Figure 3 The PAZ satellite uses SAR to collect images day and night for both military and civilian applications.
Another recent Airbus project, PAZ—the radar satellite of the Spanish National Earth-Observation Program—was launched earlier this year by a SpaceX Falcon 9 rocket. The PAZ satellite, shown in Figure 3, was primarily intended to address civilian surveillance needs as well as to cover defense and security applications. “Paz” is the Spanish word for peace.
Using Synthetic Aperture Radar (SAR) imaging instead of a camera, the satellite is able to capture images with equal clarity by day and night under any meteorological conditions.

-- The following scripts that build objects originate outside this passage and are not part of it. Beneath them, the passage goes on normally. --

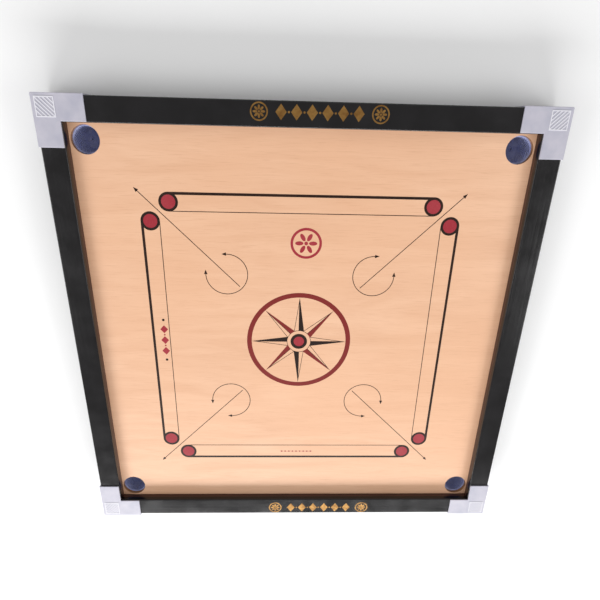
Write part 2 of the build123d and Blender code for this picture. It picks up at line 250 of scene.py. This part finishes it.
def lacquered_sheet():
    """Clear nitrocellulose lacquer on peeled veneer plywood: warm, even, with a soft figure.

    The glue lines and the crossed plies show on the walls of the pockets.
    """
    look = bpy.context.scene.carrom_sheet
    material, tree = new_material("lacquered veneer plywood")
    where = node(tree, PLACE).outputs["Object"]
    height = node(tree, SPLIT, [where]).outputs[2]
    peeled = node(tree, STRETCH, {"Vector": where, "Scale": drawn_out(0, 7.0)})
    figure = node(tree, NOISE, {"Vector": peeled, "Scale": per_metre(34.0), "Detail": 4.0, "Distortion": 1.2})
    fibres = node(tree, STRETCH, {"Vector": where, "Scale": drawn_out(0, 30.0)})
    fibre = node(tree, NOISE, {"Vector": fibres, "Scale": per_metre(1.3), "Detail": 3.0, "Roughness": 0.65})
    cloud = node(tree, NOISE, {"Vector": where, "Scale": per_metre(240.0), "Detail": 2.0})
    bands = node(tree, RAMP, [figure, 0.3, 0.7])
    veneer = {0: bands, 6: linear(look.veneer_dark), 7: linear(look.veneer_light)}
    face = node(tree, MIX, veneer, data_type="RGBA")
    warmth = node(tree, RAMP, [cloud, 0.35, 0.65, 0.0, 0.55])
    face = node(tree, MIX, {0: warmth, 6: face, 7: linear(look.veneer_warm)}, data_type="RGBA")
    pores = node(tree, RAMP, [fibre, 0.54, 0.72, 0.0, 0.35])
    face = node(tree, MIX, {0: pores, 6: face, 7: linear(look.pore)}, data_type="RGBA")
    # Five plies, each its own tone from the side, with a dark glue line between
    through = node(tree, RAMP, [height, SHEET_UNDER, SHEET_TOP])
    plies = node(tree, MATHS, [through, 2.5], operation="MULTIPLY")
    ply = node(tree, MATHS, [plies], operation="FRACT")
    off_middle = node(tree, MATHS, [ply, 0.5], operation="SUBTRACT")
    off_middle = node(tree, MATHS, [off_middle], operation="ABSOLUTE")
    crossed = node(tree, RAMP, [off_middle, 0.22, 0.28])
    edge = node(tree, MIX, {0: crossed, 6: linear("#6d4526"), 7: linear("#b98757")}, data_type="RGBA")
    face = node(tree, MIX, {0: sideways(tree), 6: face, 7: edge}, data_type="RGBA")
    # The back is bare, with open grain
    under = node(tree, RAMP, [height, SHEET_UNDER + 0.1 * MM, SHEET_UNDER + 0.3 * MM, 1.0, 0.0])
    back = node(tree, MIX, {0: bands, 6: linear("#a87c54"), 7: linear("#c69a6c")}, data_type="RGBA")
    pores = node(tree, RAMP, [fibre, 0.5, 0.7, 0.0, 0.6])
    back = node(tree, MIX, {0: pores, 6: back, 7: linear("#7d5836")}, data_type="RGBA")
    colour = node(tree, MIX, {0: under, 6: face, 7: back}, data_type="RGBA")
    rough = node(tree, RAMP, [fibre, 0.4, 0.7, look.roughness, look.roughness + 0.08])
    matt_back = node(tree, MATHS, [under, 0.75], operation="MULTIPLY")
    rough = node(tree, MATHS, [rough, matt_back], operation="MAXIMUM")
    relief = node(tree, MATHS, [fibre, figure], operation="ADD")
    surface = {
        "Base Color": colour, "Roughness": rough, "IOR": 1.48,
        "Coat Weight": 0.2, "Coat Roughness": 0.25,
    }
    surfaced(tree, surface, relief, 0.05, 0.5)
    return material


def screen_ink(name, colour, thin, star):
    """Screen-printed ink: even, more matt than the lacquer, with the mesh's faint mottle and thin spots.

    The star and the great circle had a second pass, so they have their own colour.
    """
    material, tree = new_material(name)
    where = node(tree, PLACE).outputs["Object"]
    mottle = node(tree, NOISE, {"Vector": where, "Scale": per_metre(2.2), "Detail": 4.0, "Roughness": 0.7})
    wash = node(tree, NOISE, {"Vector": where, "Scale": per_metre(40.0), "Detail": 2.0})
    specks = node(tree, RAMP, [mottle, 0.5, 0.8, 0.0, 0.6])
    ink = node(tree, MIX, {0: specks, 6: linear(colour), 7: linear(thin)}, data_type="RGBA")
    patches = node(tree, RAMP, [wash, 0.4, 0.7, 0.0, 0.3])
    ink = node(tree, MIX, {0: patches, 6: ink, 7: linear(thin)}, data_type="RGBA")
    out = node(tree, "ShaderNodeVectorMath", [where, PRINT_MIDDLE], operation="DISTANCE")
    past_core = node(tree, RAMP, [out, STAR_CORE, STAR_CORE + 2.0 * MM, 0.0, 0.85])
    within_rim = node(tree, RAMP, [out, STAR_RIM, STAR_RIM + 2.0 * MM, 1.0, 0.0])
    second_pass = node(tree, MATHS, [past_core, within_rim], operation="MULTIPLY")
    ink = node(tree, MIX, {0: second_pass, 6: ink, 7: linear(star)}, data_type="RGBA")
    surface = {
        "Base Color": ink, "Roughness": 0.45, "Specular IOR Level": 0.25,
        "Coat Weight": 0.08, "Coat Roughness": 0.25,
    }
    surfaced(tree, surface, mottle, 0.02, 0.4)
    return material


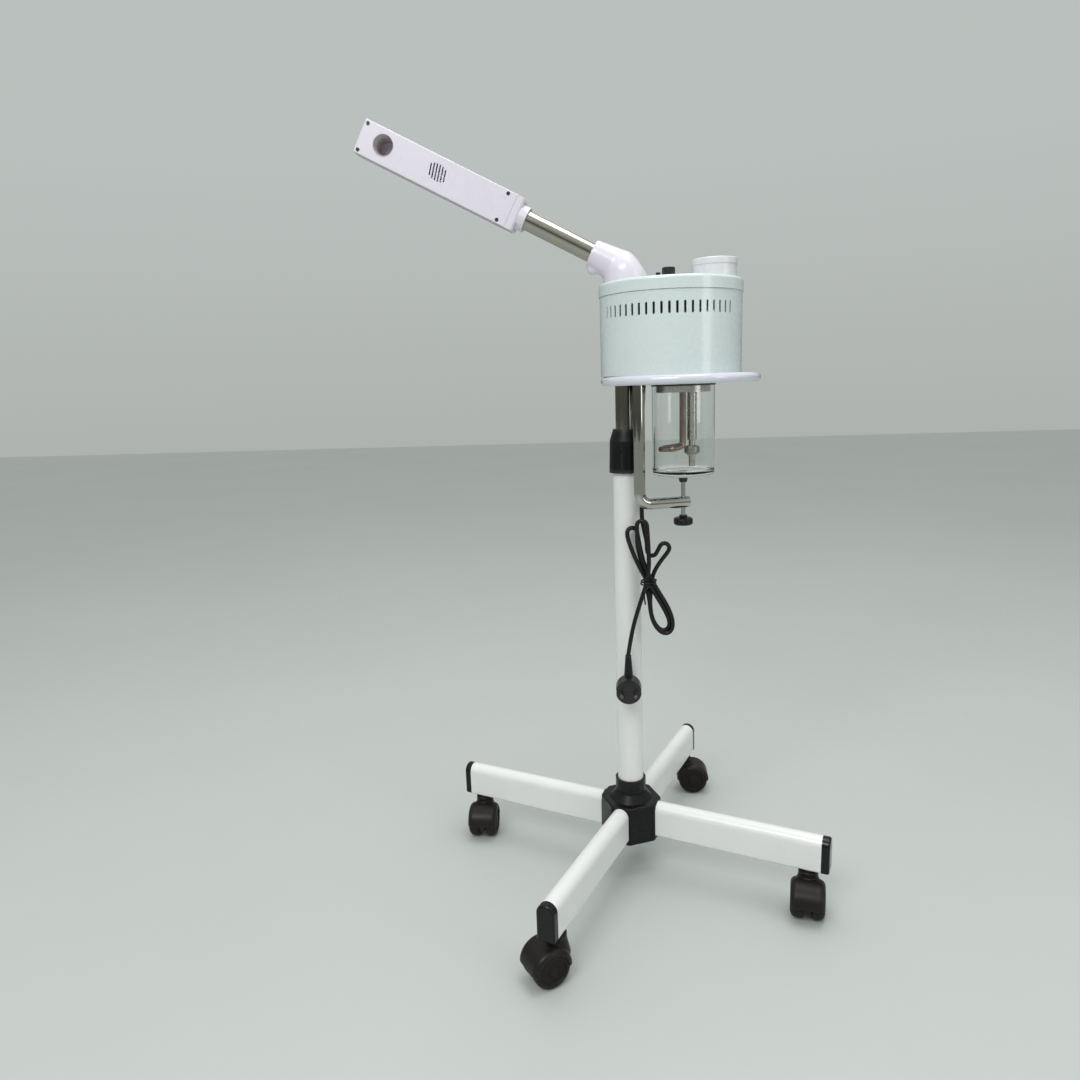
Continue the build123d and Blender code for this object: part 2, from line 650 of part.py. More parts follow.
# ---------------------------------------------------------------- steam arm
def steam_elbow():
    """Hollow swivel elbow: round base, domed body and a neck for the arm's tube."""
    base_level = LID_TOP + MOVING_GAP
    elbow = disc(ELBOW_BASE_DIAMETER, base_level, 884, ELBOW_PLACE)
    dome = Pos(*ELBOW_PLACE, 884) * Sphere(ELBOW_BASE_DIAMETER / 2)
    elbow += dome & block((-60, -60, 880), (60, 60, 960))
    neck = Cone(23.5, NECK_RADIUS, NECK_END, align=BOTTOM)
    elbow += arm_frame() * Rot(0, 90, 0) * neck
    elbow += arm_frame() * (Pos(41, 0, -17) * Sphere(8.5))
    elbow += disc(ELBOW_SPIGOT, 856, 880, ELBOW_PLACE)
    elbow -= disc(20, 850, ARM_ROOT_LEVEL, ELBOW_PLACE)
    elbow -= Pos(*ELBOW_PLACE, ARM_ROOT_LEVEL) * Sphere(10)
    elbow -= arm_frame() * arm_rod(20, 0, 24)
    return elbow - arm_frame() * arm_rod(ARM_TUBE_DIAMETER + 2 * RUNNING_GAP, 22, NECK_END + 5)


def arm_tube():
    outer = arm_rod(ARM_TUBE_DIAMETER, 22.4, 176)
    return arm_frame() * (outer - arm_rod(ARM_TUBE_DIAMETER - 2 * ARM_TUBE_WALL, 20, 180))


def arm_back_shell():
    """Tray-shaped half of the arm's box, with a shoulder, a collar and screw posts."""
    joint = BOX_FRONT - FACE_THICKNESS
    shell = block((BOX_START, BOX_BACK, -BOX_HALF_WIDTH), (BOX_END, BOX_FRONT, BOX_HALF_WIDTH))
    long_edges = shell.edges().filter_by(Axis.X).group_by(Axis.Y)[0]
    shell = fillet(long_edges, 5.0)
    shell = fillet(shell.edges().group_by(Axis.X)[0], 4.0)
    shell -= block((FACE_START, joint, -30), (BOX_END + 1, BOX_FRONT + 1, 30))
    hollow = block(
        (BOX_START + BOX_WALL, BOX_BACK + BOX_WALL, BOX_WALL - BOX_HALF_WIDTH),
        (BOX_END - BOX_WALL, joint, BOX_HALF_WIDTH - BOX_WALL),
    )
    shell -= fillet(hollow.edges().filter_by(Axis.X).group_by(Axis.Y)[0], 3.0)
    shell -= block((FACE_START, 5, BOX_WALL - BOX_HALF_WIDTH),
                   (BOX_END - BOX_WALL, joint + 1, BOX_HALF_WIDTH - BOX_WALL))
    for place in ARM_SCREW_PLACES:
        shell += face_rod(7, BOX_BACK + 1, joint, place)
    shell &= block((BOX_START, BOX_BACK, -BOX_HALF_WIDTH), (BOX_END, BOX_FRONT, BOX_HALF_WIDTH))
    shell += arm_rod(33, 149, BOX_START + 1)
    shell -= arm_rod(ARM_TUBE_DIAMETER, 140, 177)
    for place in ARM_SCREW_PLACES:
        shell -= face_rod(ARM_SCREW_DIAMETER, 3, joint + 1, place)
    return arm_frame() * shell


def arm_face_plate():
    """Flat front plate with the nozzle hole, an oval grille and four screw holes."""
    joint = BOX_FRONT - FACE_THICKNESS
    plate = block((FACE_START, joint, -BOX_HALF_WIDTH), (BOX_END, BOX_FRONT, BOX_HALF_WIDTH))
    plate = fillet(plate.edges().group_by(Axis.Y)[-1], 1.2)
    plate -= face_rod(NOZZLE_DIAMETER, joint - 1, BOX_FRONT + 1, NOZZLE_PLACE)
    slot_count = 6
    slot_pitch = 4.2
    for step in range(slot_count):
        offset = (step - (slot_count - 1) / 2) * slot_pitch
        length = 22 * math.sqrt(1 - (offset / 15) ** 2)
        slot = extrude(Plane.XZ * SlotOverall(length, 2.0, rotation=78), amount=10, both=True)
        plate -= Pos(GRILLE_PLACE[0] + offset, joint, GRILLE_PLACE[1]) * slot
    for place in ARM_SCREW_PLACES:
        plate -= face_rod(ARM_SCREW_DIAMETER, joint - 1, BOX_FRONT + 1, place)
        plate -= face_rod(5, BOX_FRONT - 1.2, BOX_FRONT + 1, place)
    return arm_frame() * plate


def arm_screws():
    """Four cross-head screws that hold the face plate."""
    screws = []
    for place in ARM_SCREW_PLACES:
        screw = face_rod(ARM_SCREW_DIAMETER, 3.5, BOX_FRONT - 1.2, place)
        screw += face_rod(5, BOX_FRONT - 1.2, BOX_FRONT + 0.3, place)
        for turn in (45, 135):
            slot = Rot(0, turn, 0) * Box(3.2, 1.4, 0.7)
            screw -= Pos(place[0], BOX_FRONT, place[1]) * slot
        screws.append(screw)
    return Compound([arm_frame() * screw for screw in screws])


def nozzle_ring():
    """Funnel-mouthed steam outlet."""
    x, z = NOZZLE_PLACE
    ring_shape = face_rod(NOZZLE_DIAMETER, 8, BOX_FRONT + 0.3, NOZZLE_PLACE)
    ring_shape += face_rod(NOZZLE_BORE + 3, BOX_BACK + BOX_WALL, 9, NOZZLE_PLACE)
    ring_shape -= face_rod(NOZZLE_BORE, BOX_BACK, BOX_FRONT + 1, NOZZLE_PLACE)
    mouth = Cone(NOZZLE_BORE / 2, NOZZLE_DIAMETER / 2 - 0.6, 8.3, align=BOTTOM)
    ring_shape -= Pos(x, BOX_FRONT - 8, z) * Rot(-90, 0, 0) * mouth
    return arm_frame() * ring_shape


def ozone_lamp():
    """Lamp tube with a base at each end, behind the grille."""
    lamp = arm_rod(11, 252, 306)
    for start in (248, 302):
        lamp += arm_rod(14, start, start + 8)
    return arm_frame() * lamp


# ---------------------------------------------------------------- lid fittings
def relief_valve_knob():
    knob = disc(17, VALVE_TOP - 12.5, VALVE_TOP, VALVE_PLACE)
    knob = fillet(knob.edges().group_by(Axis.Z)[-1], 1.5)
    knob += disc(10, LID_TOP + MOVING_GAP, VALVE_TOP - 12, VALVE_PLACE)
    knob += disc(6, LID_TOP - 8, LID_TOP + 1, VALVE_PLACE)
    for step in range(16):
        angle = math.radians(22.5 * step)
        place = (VALVE_PLACE[0] + 9.1 * math.cos(angle), VALVE_PLACE[1] + 9.1 * math.sin(angle))
        knob -= disc(2, VALVE_TOP - 13, VALVE_TOP + 1, place)
    return knob


def herb_cup():
    """Cup for herbs or scent, hung in the lid by its flange."""
    cup = disc(CUP_DIAMETER, 838, CUP_NECK_TOP, CUP_PLACE)
    cup += disc(CUP_DIAMETER + 6, LID_TOP, LID_TOP + 2.5, CUP_PLACE)
    return cup - disc(CUP_DIAMETER - 5, 840.5, CUP_NECK_TOP + 1, CUP_PLACE)


def filler_cap():
    """Two-step cap over the cup's neck."""
    foot = LID_TOP + 2.5 + MOVING_GAP
    cap = disc(CAP_DIAMETER - 2, foot, CAP_TOP - 9, CUP_PLACE)
    upper = disc(CAP_DIAMETER, CAP_TOP - 9, CAP_TOP, CUP_PLACE)
    cap += fillet(upper.edges().filter_by(GeomType.CIRCLE), 1.8)
    return cap - disc(CUP_DIAMETER + 2 * MOVING_GAP, foot - 1, CUP_NECK_TOP + 1, CUP_PLACE)


# ---------------------------------------------------------------- cord
def cord_gland():
    """Tapered strain relief under the base plate."""
    gland = cone(7.6, 10.4, GLAND_FOOT, PLATE_BOTTOM - 4, GLAND_PLACE)
    gland += disc(11, PLATE_BOTTOM - 4, PLATE_BOTTOM, GLAND_PLACE)
    return gland + disc(8, PLATE_BOTTOM, PLATE_TOP, GLAND_PLACE)


def cord_hank():
    """Outer shape of the tied figure-eight hank."""
    face = make_face(Polyline(*[(x, z) for x, z, radius in HANK_OUTLINE], close=True))
    for x, z, radius in HANK_OUTLINE:
        corner = face.vertices().sort_by_distance(Vertex(x, z, 0))[0]
        face = fillet(corner, radius)
    return extrude(Plane.XZ.offset(-HANK_BACK) * face, amount=HANK_BACK - HANK_FRONT)


def plug():
    """Round side-entry plug body with its moulded strain relief."""
    x, level = PLUG_PLACE
    body = Pos(x, PLUG_BACK, level) * Rot(90, 0, 0) * Cylinder(
        PLUG_DIAMETER / 2, PLUG_BACK - PLUG_FACE, align=BOTTOM
    )
    body = fillet(body.edges().filter_by(GeomType.CIRCLE).sort_by(Axis.Y)[-1], 5.0)
    for side in (-1, 1):
        notch = block((x + side * 18 - 2, PLUG_FACE - 1, level - 4), (x + side * 18 + 2, -40, level + 4))
        body -= notch
        hole = Pos(x + side * PIN_SPACING / 2, PLUG_FACE + 4, level) * Rot(90, 0, 0)
        body -= hole * Cylinder(PIN_ROOT_DIAMETER / 2, 16)
    relief_foot = level + PLUG_DIAMETER / 2 - 4
    return body + cone(13.5, 8, relief_foot, RELIEF_TOP, (x, TAIL_ROUTE[-1][1]))


def plug_pins():
    """Two contact pins."""
    pins = []
    for side in (-1, 1):
        pin = Cylinder(PIN_DIAMETER / 2, PIN_LENGTH, align=BOTTOM)
        pin = fillet(pin.edges().group_by(Axis.Z)[-1], 1.0)
        pin += Pos(0, 0, -10) * Cylinder(PIN_ROOT_DIAMETER / 2, 11, align=BOTTOM)
        place = Pos(PLUG_PLACE[0] + side * PIN_SPACING / 2, PLUG_FACE, PLUG_PLACE[1])
        pins.append(place * Rot(90, 0, 0) * pin)
    return Compound(pins)


# ---------------------------------------------------------------- export
def sub_parts():
    """Every node of the object, by name."""
    parts = {"base_hub": base_hub(), "leg_end_caps": leg_end_caps()}
    parts["caster_sockets"] = caster_sockets()
    parts["caster_stems"] = caster_stems()
    for index in range(LEG_COUNT):
        number = index + 1
        parts[f"leg_tube_{number}"] = leg_tube(index)
        parts[f"caster_housing_{number}"] = caster_housing(index)
        parts[f"caster_axle_{number}"] = caster_axle(index)
        parts[f"caster_wheels_{number}"] = caster_wheels(index)
    makers = (
        column_tube, column_bush, lock_collar, mast_tube, mast_socket, head_base_plate,
        housing_shell, housing_lid, lid_screws, control_panel, circuit_board, steam_hose,
        boiler_flange, jar_gasket, glass_jar, heating_element, level_probe, level_float,
        clamp_bracket, clamp_pad, clamp_screw, clamp_knob, steam_elbow, arm_tube,
        arm_back_shell, arm_face_plate, arm_screws, nozzle_ring, ozone_lamp,
        relief_valve_knob, herb_cup, filler_cap, cord_gland, cord_hank, plug, plug_pins,
    )
    for maker in makers:
        parts[maker.__name__] = maker()
    parts["power_rocker"] = rocker(-1)
    parts["ozone_rocker"] = rocker(1)
    parts["cord_drop"] = cord_tube(DROP_ROUTE, "cord_drop")
    parts["cord_tail"] = cord_tube(TAIL_ROUTE, "cord_tail")
    return {name: Pos(0, 0, -DATUM) * shape for name, shape in parts.items()}


os.makedirs("parts", exist_ok=True)
for node, shape in sub_parts().items():
    export_step(shape, f"parts/{node}.step")
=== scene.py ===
import math

import bpy
from mathutils import Matrix, Vector


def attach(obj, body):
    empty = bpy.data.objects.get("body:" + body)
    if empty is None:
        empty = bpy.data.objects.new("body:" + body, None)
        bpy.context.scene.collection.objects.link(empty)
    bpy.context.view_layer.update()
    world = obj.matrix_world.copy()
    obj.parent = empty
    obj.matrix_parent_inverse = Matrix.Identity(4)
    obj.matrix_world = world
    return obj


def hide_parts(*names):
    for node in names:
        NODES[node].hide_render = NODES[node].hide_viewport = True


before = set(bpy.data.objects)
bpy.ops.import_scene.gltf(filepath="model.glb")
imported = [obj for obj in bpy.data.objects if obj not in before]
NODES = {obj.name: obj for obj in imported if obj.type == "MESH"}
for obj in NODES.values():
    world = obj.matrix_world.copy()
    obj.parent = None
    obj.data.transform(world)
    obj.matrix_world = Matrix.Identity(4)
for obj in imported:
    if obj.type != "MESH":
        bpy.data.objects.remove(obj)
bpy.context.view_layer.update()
MM = 0.001


# ---------------------------------------------------------------- materials
NOISE_LOW, NOISE_HIGH = 0.3, 0.7  # the useful middle of a noise's values
DRIFT_DARK, DRIFT_PLAIN, DRIFT_LIGHT = 0.25, 0.5, 0.78  # drift noise at which the tint is so
COAT_ROUGHNESS = 0.08
DIRT_SCALE, GLOSS_SCALE = 9.0, 60.0
DIRT_FROM, DIRT_FULL = 0.55, 0.8  # patch noise where dust begins, and where it is full
EDGE_FROM, EDGE_FULL = 0.5, 0.62  # pointiness of a flat face, and of a fully worn edge
GLASS_IOR = 1.47
RIPPLE_SCALE, RIPPLE_STRETCH, RIPPLE_HEIGHT = 45.0, (1, 1, 0.35), 0.12 * MM


def new_material(name):
    """Empty node material with one Principled shader."""
    material = bpy.data.materials.new(name)
    material.use_nodes = True
    tree = material.node_tree
    return material, tree, tree.nodes["Principled BSDF"]


def object_noise(tree, scale, detail, roughness, stretch=(1, 1, 1)):
    """Noise in the object's own coordinates, so it stays put when the piece moves."""
    place = tree.nodes.new("ShaderNodeTexCoord")
    mapping = tree.nodes.new("ShaderNodeMapping")
    mapping.inputs["Scale"].default_value = stretch
    noise = tree.nodes.new("ShaderNodeTexNoise")
    noise.inputs["Scale"].default_value = scale
    noise.inputs["Detail"].default_value = detail
    noise.inputs["Roughness"].default_value = roughness
    tree.links.new(place.outputs["Object"], mapping.inputs["Vector"])
    tree.links.new(mapping.outputs["Vector"], noise.inputs["Vector"])
    return noise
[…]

Operating in the military X-Band spectrum, it can capture more than 100 images each day with up to 1 m resolution. During its five-and-a-half year mission, PAZ will cover an area of over 300,000 km2 per day from its slightly inclined quasi-polar orbit, covering the entire globe on average in 24 hours. Its diverse range of tasks include: terrestrial monitoring; high resolution cartography; border control; tactical international support; crisis management; risk analysis; evaluation of natural disasters; environmental control; marine environment analysis; and marine wildlife monitoring.